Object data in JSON
═══

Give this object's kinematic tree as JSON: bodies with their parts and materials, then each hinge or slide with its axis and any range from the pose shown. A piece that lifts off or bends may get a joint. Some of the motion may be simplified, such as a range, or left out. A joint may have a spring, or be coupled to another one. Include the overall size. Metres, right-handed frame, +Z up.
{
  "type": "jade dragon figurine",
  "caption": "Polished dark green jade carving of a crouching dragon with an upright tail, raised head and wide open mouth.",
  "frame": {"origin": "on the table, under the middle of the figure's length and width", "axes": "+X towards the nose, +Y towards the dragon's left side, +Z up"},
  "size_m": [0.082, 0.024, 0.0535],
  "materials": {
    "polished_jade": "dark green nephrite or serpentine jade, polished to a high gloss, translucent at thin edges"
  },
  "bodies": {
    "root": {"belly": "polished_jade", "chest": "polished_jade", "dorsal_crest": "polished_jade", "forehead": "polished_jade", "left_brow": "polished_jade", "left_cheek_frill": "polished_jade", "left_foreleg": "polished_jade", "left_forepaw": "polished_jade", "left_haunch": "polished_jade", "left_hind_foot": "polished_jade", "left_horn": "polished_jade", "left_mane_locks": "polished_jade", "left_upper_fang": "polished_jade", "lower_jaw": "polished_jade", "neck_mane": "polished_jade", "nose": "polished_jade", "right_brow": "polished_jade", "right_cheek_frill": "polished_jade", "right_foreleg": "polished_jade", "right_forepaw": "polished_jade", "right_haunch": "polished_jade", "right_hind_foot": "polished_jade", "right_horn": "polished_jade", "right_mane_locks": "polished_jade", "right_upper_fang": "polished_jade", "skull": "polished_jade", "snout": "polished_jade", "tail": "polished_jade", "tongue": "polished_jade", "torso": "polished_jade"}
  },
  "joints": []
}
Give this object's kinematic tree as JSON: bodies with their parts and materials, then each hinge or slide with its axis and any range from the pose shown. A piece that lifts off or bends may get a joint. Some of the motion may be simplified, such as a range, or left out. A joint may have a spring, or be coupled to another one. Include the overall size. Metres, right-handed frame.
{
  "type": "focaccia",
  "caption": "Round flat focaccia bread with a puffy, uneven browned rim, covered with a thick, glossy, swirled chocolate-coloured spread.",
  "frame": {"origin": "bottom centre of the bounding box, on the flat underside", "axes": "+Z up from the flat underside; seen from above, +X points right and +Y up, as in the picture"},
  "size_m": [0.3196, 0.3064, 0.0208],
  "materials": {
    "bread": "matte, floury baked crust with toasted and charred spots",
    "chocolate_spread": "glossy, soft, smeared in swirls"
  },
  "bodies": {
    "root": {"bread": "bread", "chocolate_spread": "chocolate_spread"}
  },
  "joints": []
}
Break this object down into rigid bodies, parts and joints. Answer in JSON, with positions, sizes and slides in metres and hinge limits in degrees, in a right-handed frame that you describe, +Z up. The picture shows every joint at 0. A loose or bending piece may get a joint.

═══

Extract all of the data above without altering anything.

Give this object's kinematic tree as JSON: bodies with their parts and materials, then each hinge or slide with its axis and any range from the pose shown. A piece that lifts off or bends may get a joint. Some of the motion may be simplified, such as a range, or left out. A joint may have a spring, or be coupled to another one. Include the overall size. Metres, right-handed frame, +Z up.
{
  "type": "jade dragon figurine",
  "caption": "Polished dark green jade carving of a crouching dragon with an upright tail, raised head and wide open mouth.",
  "frame": {"origin": "on the table, under the middle of the figure's length and width", "axes": "+X towards the nose, +Y towards the dragon's left side, +Z up"},
  "size_m": [0.082, 0.024, 0.0535],
  "materials": {
    "polished_jade": "dark green nephrite or serpentine jade, polished to a high gloss, translucent at thin edges"
  },
  "bodies": {
    "root": {"belly": "polished_jade", "chest": "polished_jade", "dorsal_crest": "polished_jade", "forehead": "polished_jade", "left_brow": "polished_jade", "left_cheek_frill": "polished_jade", "left_foreleg": "polished_jade", "left_forepaw": "polished_jade", "left_haunch": "polished_jade", "left_hind_foot": "polished_jade", "left_horn": "polished_jade", "left_mane_locks": "polished_jade", "left_upper_fang": "polished_jade", "lower_jaw": "polished_jade", "neck_mane": "polished_jade", "nose": "polished_jade", "right_brow": "polished_jade", "right_cheek_frill": "polished_jade", "right_foreleg": "polished_jade", "right_forepaw": "polished_jade", "right_haunch": "polished_jade", "right_hind_foot": "polished_jade", "right_horn": "polished_jade", "right_mane_locks": "polished_jade", "right_upper_fang": "polished_jade", "skull": "polished_jade", "snout": "polished_jade", "tail": "polished_jade", "tongue": "polished_jade", "torso": "polished_jade"}
  },
  "joints": []
}
Give this object's kinematic tree as JSON: bodies with their parts and materials, then each hinge or slide with its axis and any range from the pose shown. A piece that lifts off or bends may get a joint. Some of the motion may be simplified, such as a range, or left out. A joint may have a spring, or be coupled to another one. Include the overall size. Metres, right-handed frame.
{
  "type": "focaccia",
  "caption": "Round flat focaccia bread with a puffy, uneven browned rim, covered with a thick, glossy, swirled chocolate-coloured spread.",
  "frame": {"origin": "bottom centre of the bounding box, on the flat underside", "axes": "+Z up from the flat underside; seen from above, +X points right and +Y up, as in the picture"},
  "size_m": [0.3196, 0.3064, 0.0208],
  "materials": {
    "bread": "matte, floury baked crust with toasted and charred spots",
    "chocolate_spread": "glossy, soft, smeared in swirls"
  },
  "bodies": {
    "root": {"bread": "bread", "chocolate_spread": "chocolate_spread"}
  },
  "joints": []
}
Break this object down into rigid bodies, parts and joints. Answer in JSON, with positions, sizes and slides in metres and hinge limits in degrees, in a right-handed frame that you describe, +Z up. The picture shows every joint at 0. A loose or bending piece may get a joint.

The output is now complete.